Rows from a 3D modeling dataset
(begin)
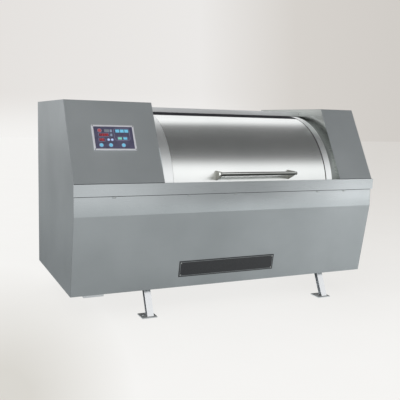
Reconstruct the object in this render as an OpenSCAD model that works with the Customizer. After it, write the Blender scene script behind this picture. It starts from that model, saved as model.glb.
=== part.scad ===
// Horizontal industrial washing machine: cabinet on four legs, wash drum, sliding outer door and belt drive.
// The origin is on the floor, midway along the length and the depth, with the front facing -Y.

/* [Cabinet] */
// Length of the cabinet over its end panels
cabinet_l = 2500; // [2400:10:2700]
// Depth left behind the door's circle
back_room = 32; // [26:1:60]
// Height of the cabinet's top above the door's circle
top_room = 65; // [60:1:90]
// Height of the bottom edge above the floor
leg_h = 200; // [180:5:260]
// Width of the box at the left
left_box_w = 651; // [640:1:700]
// Width of the box at the right
right_box_w = 322; // [310:1:380]
// Thickness of the cabinet sheets
sheet_t = 2; // [1.5:0.5:3]
// How far the belly stands in front of the bottom edge
belly_out = 104; // [90:1:115]
// How far the top's front edge lies behind the belly
top_setback = 310; // [290:1:330]
// Height of the apron's crease below the drum's axis
crease_drop = 89; // [60:1:160]
// How far the crease lies behind the belly
crease_in = 4; // [3:0.5:8]
// Height of the band's lower edge above the drum's axis
band_rise = 48; // [36:1:56]
// Height of the band
band_h = 85; // [75:1:95]
// How far the band's face stands in front of the apron
band_proud = 6; // [4:0.5:8]
// How far the band runs past the right end
band_overhang = 16; // [8:1:24]
// Drop of the centre cover below the tops of the boxes
rail_drop = 19; // [10:1:24]
// Height of the centre cover's front face
rail_h = 38; // [30:1:40]

/* [Drum and tub] */
// Outer radius of the curved door and its rings
door_r = 634; // [600:1:680]
// Distance of the door's circle behind the belly
door_in = 6; // [5:1:20]
// Height of the door's circle above the cabinet's bottom edge
door_low = 31; // [26:1:40]
// Thickness of the door and ring sheets
door_t = 3; // [2:0.5:4]
// Gap between the door's circle and the tub, on the radius
tub_gap = 34; // [32:0.5:40]
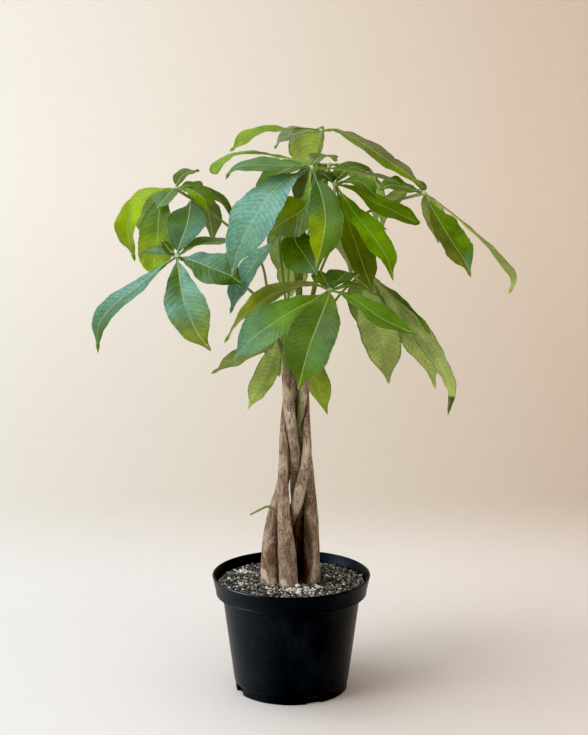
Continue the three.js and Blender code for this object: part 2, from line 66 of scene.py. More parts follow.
STEMS = {
    "stem_left": [
        (-23, -4, 55, 10.5), (-22.5, -4, 116, 10.3), (-22.5, -3, 154, 8.4), (-18.5, -1, 185, 7.4),
        (-10, 4, 216, 6.4), (-5, 6, 242, 6), (0, 7, 263, 5.6), (3, 6, 287, 5.2), (4, 5, 317, 4.8),
        (5, 6, 347, 4.4), (7, 5, 382, 4), (8, 3, 417, 3.5), (8, 2, 449, 2.8),
    ],
    "stem_front": [
        (-3.5, -14, 55, 10.6), (-3, -14, 116, 9.8), (-5, -13, 154, 9.2), (-7.4, -12, 185, 7.3),
        (-8.3, -11, 216, 5.8), (-7.6, -10, 252, 5), (-6.8, -5, 282, 4.6), (-4.5, 3, 308, 4.4),
        (-2, 10, 332, 4), (-1.5, 15, 359, 3.6), (-2, 18, 391, 2.9),
    ],
    "stem_back_right": [
        (9, 17, 55, 10.4), (9, 17, 116, 9.6), (9, 13, 154, 8.2), (8, 11, 185, 7.2), (5.5, 7, 212, 6.4),
        (4.5, -1, 235, 5.9), (2.5, -7, 261, 5.8), (0, -9, 285, 5.7), (-2.4, -9, 307, 5.6),
        (-4.5, -8, 330, 4.9), (-6.2, -6, 349, 4), (-7.5, -6, 369, 3),
    ],
    "stem_back_left": [
        (-11, 15, 55, 10), (-12, 14, 116, 9.4), (-9, 12, 147, 8.2), (-2.5, 6, 179, 7), (4.5, -5, 197, 6.2),
        (9, -11, 216, 5.9), (14.2, -12, 240, 5.3), (16.4, -8, 263, 4.6), (15.4, -2, 285, 4.3),
        (14.6, 4, 308, 4.1), (14.5, 10, 337, 3.8), (16.5, 14, 372, 3.4), (19, 16, 406, 2.8),
    ],
    "stem_right": [
        (21.5, 0, 55, 10.8), (21.2, 0, 116, 10), (20.8, 0, 154, 8.8), (20.6, 0, 185, 7.5),
        (19, 1, 216, 5.8), (17, 3, 243, 5), (13, 5, 263, 4.6), (9.3, 2, 280, 4.4), (10, -3, 300, 4.4),
        (12.3, -5, 319, 4.3), (15, -9, 344, 3.9), (17, -11, 375, 3.5), (17.5, -9, 407, 2.8),
    ],
}

SIDE_SHOOT = [(-13, -8, 186), (-17, -15, 196), (-24, -18, 201.5), (-33, -19, 198), (-42.5, -19, 193)]

# Leaves: points of the petiole, place of the hub, and leaflets. A leaflet is its tone, its width, the
# way its face looks, and points of its midrib measured from the hub. A tone may change between the right
# and left half (+) and from base to tip (>); these changes are partly painted light and shade.

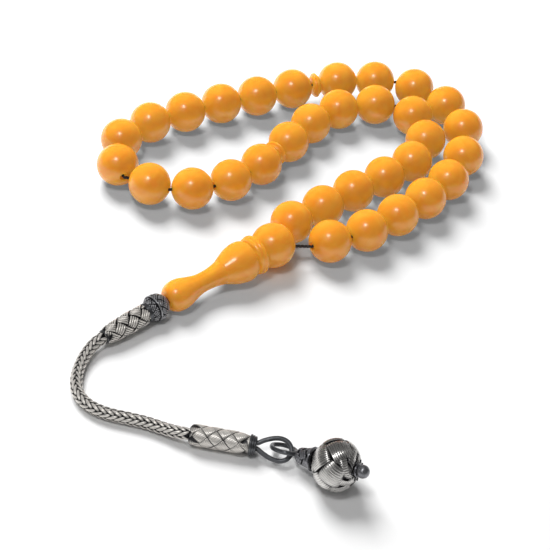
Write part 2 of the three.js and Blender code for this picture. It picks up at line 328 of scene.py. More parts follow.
def woven_grids(centre, axis, sections, rows, start=0.0, **weave):
    """Grids of the strand for each section of it, with the whole weave turned by `start` round its axis."""
    grids = []
    for section in sections:
        around, level, radius, relief = turks_head(section=section, rows=rows, **weave)
        grids.append((onto_axis(around + start, level, radius, centre, axis), True, relief))
    return grids


print("weave ready")

# %% [markdown]
# ## Amber resin
# The beads are cast resin coloured like butterscotch amber: light goes a little way in, so the shaded side
# glows instead of going grey, and a smooth polish gives one small soft highlight. A plain orange plastic
# would look dead, so the material mixes cloudy colour, light under the surface, very faint polishing marks,
# and a faint painted glow, an emission that lifts the shaded side in place of light let through from the far
# side. The beads stay out of the light that bounces on the table, because their orange would stain the white
# around them.

# %% Materials made of nodes
def new_material(name):
    material = bpy.data.materials.new(name)
    material.use_nodes = True
    return material, material.node_tree.nodes, material.node_tree.links


def mix_colours(nodes, links, amount, low, high):
    mix = nodes.new("ShaderNodeMix")
    mix.data_type = "RGBA"
    links.new(amount, mix.inputs["Factor"])
    for socket, colour in (("A", low), ("B", high)):
        target = [i for i in mix.inputs if i.name == socket and i.type == "RGBA"][0]
        if isinstance(colour, tuple):
            target.default_value = (*colour, 1)
        else:
            links.new(colour, target)
    return [o for o in mix.outputs if o.type == "RGBA"][0]


def noise(nodes, links, vector, scale, detail=2.0, distortion=0.0):
    texture = nodes.new("ShaderNodeTexNoise")
    texture.inputs["Scale"].default_value = scale
    texture.inputs["Detail"].default_value = detail
    texture.inputs["Distortion"].default_value = distortion
    links.new(vector, texture.inputs["Vector"])
    return texture.outputs["Fac"]


def spread(nodes, links, value, low, high, out_low=0.0, out_high=1.0):
    """Stretches value from the range low..high to out_low..out_high."""
    node = nodes.new("ShaderNodeMapRange")
    for socket, number in zip(node.inputs[1:5], (low, high, out_low, out_high)):
        socket.default_value = number
    links.new(value, node.inputs["Value"])
    return node.outputs["Result"]


def bump(nodes, links, height, distance, strength):
    node = nodes.new("ShaderNodeBump")
    node.inputs["Distance"].default_value = distance
    node.inputs["Strength"].default_value = strength
    links.new(height, node.inputs["Height"])
    return node.outputs["Normal"]


def amber_resin():
    material, nodes, links = new_material("amber_resin")
    shader = nodes["Principled BSDF"]
    place = nodes.new("ShaderNodeTexCoord").outputs["Object"]
    clouds = spread(nodes, links, noise(nodes, links, place, 170, 3, 1.2), 0.35, 0.65)
    links.new(mix_colours(nodes, links, clouds, AMBER_DEEP, AMBER_PALE), shader.inputs["Base Color"])
    marks = noise(nodes, links, place, 1500, 4)
    links.new(spread(nodes, links, marks, 0.3, 0.7, 0.20, 0.27), shader.inputs["Roughness"])
    links.new(bump(nodes, links, marks, 0.00002, 0.25), shader.inputs["Normal"])
    shader.inputs["IOR"].default_value = 1.54
    shader.inputs["Subsurface Weight"].default_value = 0.8
    shader.inputs["Subsurface Radius"].default_value = (1.0, 0.32, 0.1)
    shader.inputs["Subsurface Scale"].default_value = 0.0042
    # Emission: a painted glow that lifts the shaded side of every amber piece, in place of light let through.
    shader.inputs["Emission Color"].default_value = (*AMBER_PAINTED_GLOW, 1)
    shader.inputs["Emission Strength"].default_value = PAINTED_GLOW_STRENGTH
    shader.inputs["Coat Weight"].default_value = 0.25
    shader.inputs["Coat Roughness"].default_value = 0.12
    return material


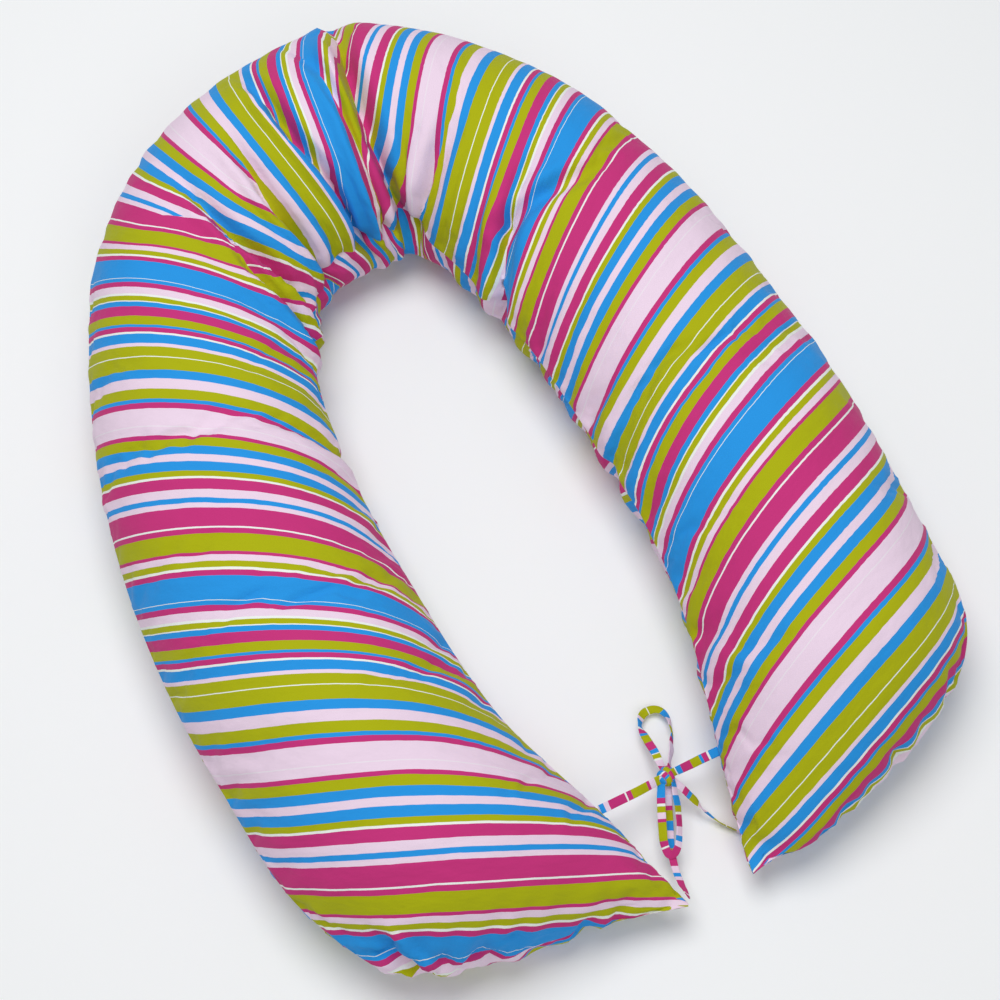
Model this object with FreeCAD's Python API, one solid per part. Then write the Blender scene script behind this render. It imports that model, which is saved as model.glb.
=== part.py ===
"""Nursing pillow: a crescent cushion bent into a horseshoe and tied at its ends.

Millimetres, +Z up, +Y from the open ends towards the crown. The origin is at the
centre of the cushion's footprint, on the surface it lies on.
"""
import FreeCAD
import Part

import math
import os

Vec = FreeCAD.Vector

# ---------------------------------------------------------------- driving dimensions
FULLNESS = 0.70            # stuffed thickness over width, across an arm
MAX_THICKNESS = 180.0
TOP_SHARE = 0.52           # share of the thickness above the perimeter seam
BOTTOM_SHARE = 0.54        # share below it, cut off flat where the cushion rests
RIDGE_INNER = 0.10         # how far the seam stands out as a ridge, 0 round to 1 sharp
RIDGE_OUTER = 0.35
SEAM_LAP = 1.5             # the top panel turns this far under the seam ridge
LAYER_FADE = 60.0          # layers thin out where the cushion is narrower than this

# layer: inset at the sides, inset above and below
COVER_OUTSIDE = (0.0, 0.0)
COVER_INSIDE = (1.0, 1.0)
CASING_OUTSIDE = (5.9, 1.9)
CASING_INSIDE = (6.7, 2.7)
FILL_OUTSIDE = (7.4, 3.4)

# The zip lies under an exactly circular stretch of the outer seam of the left arm.
ZIP_CENTRE = Vec(555, 200, 0)
ZIP_RADIUS = 1000.0
ZIP_SEAM_HEIGHT = 85.0
ZIP_SLOPE = 67.0           # lean of the cover just under the seam, degrees from level
ZIP_START = 182.9          # angles about ZIP_CENTRE, degrees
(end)
* [Instruction] Repeat, without changes, every line from the one that contains "Model this object" through the final line of the data.

* [Written answer]
Model this object with FreeCAD's Python API, one solid per part. Then write the Blender scene script behind this render. It imports that model, which is saved as model.glb.
=== part.py ===
"""Nursing pillow: a crescent cushion bent into a horseshoe and tied at its ends.

Millimetres, +Z up, +Y from the open ends towards the crown. The origin is at the
centre of the cushion's footprint, on the surface it lies on.
"""
import FreeCAD
import Part

import math
import os

Vec = FreeCAD.Vector

# ---------------------------------------------------------------- driving dimensions
FULLNESS = 0.70            # stuffed thickness over width, across an arm
MAX_THICKNESS = 180.0
TOP_SHARE = 0.52           # share of the thickness above the perimeter seam
BOTTOM_SHARE = 0.54        # share below it, cut off flat where the cushion rests
RIDGE_INNER = 0.10         # how far the seam stands out as a ridge, 0 round to 1 sharp
RIDGE_OUTER = 0.35
SEAM_LAP = 1.5             # the top panel turns this far under the seam ridge
LAYER_FADE = 60.0          # layers thin out where the cushion is narrower than this

# layer: inset at the sides, inset above and below
COVER_OUTSIDE = (0.0, 0.0)
COVER_INSIDE = (1.0, 1.0)
CASING_OUTSIDE = (5.9, 1.9)
CASING_INSIDE = (6.7, 2.7)
FILL_OUTSIDE = (7.4, 3.4)

# The zip lies under an exactly circular stretch of the outer seam of the left arm.
ZIP_CENTRE = Vec(555, 200, 0)
ZIP_RADIUS = 1000.0
ZIP_SEAM_HEIGHT = 85.0
ZIP_SLOPE = 67.0           # lean of the cover just under the seam, degrees from level
ZIP_START = 182.9          # angles about ZIP_CENTRE, degrees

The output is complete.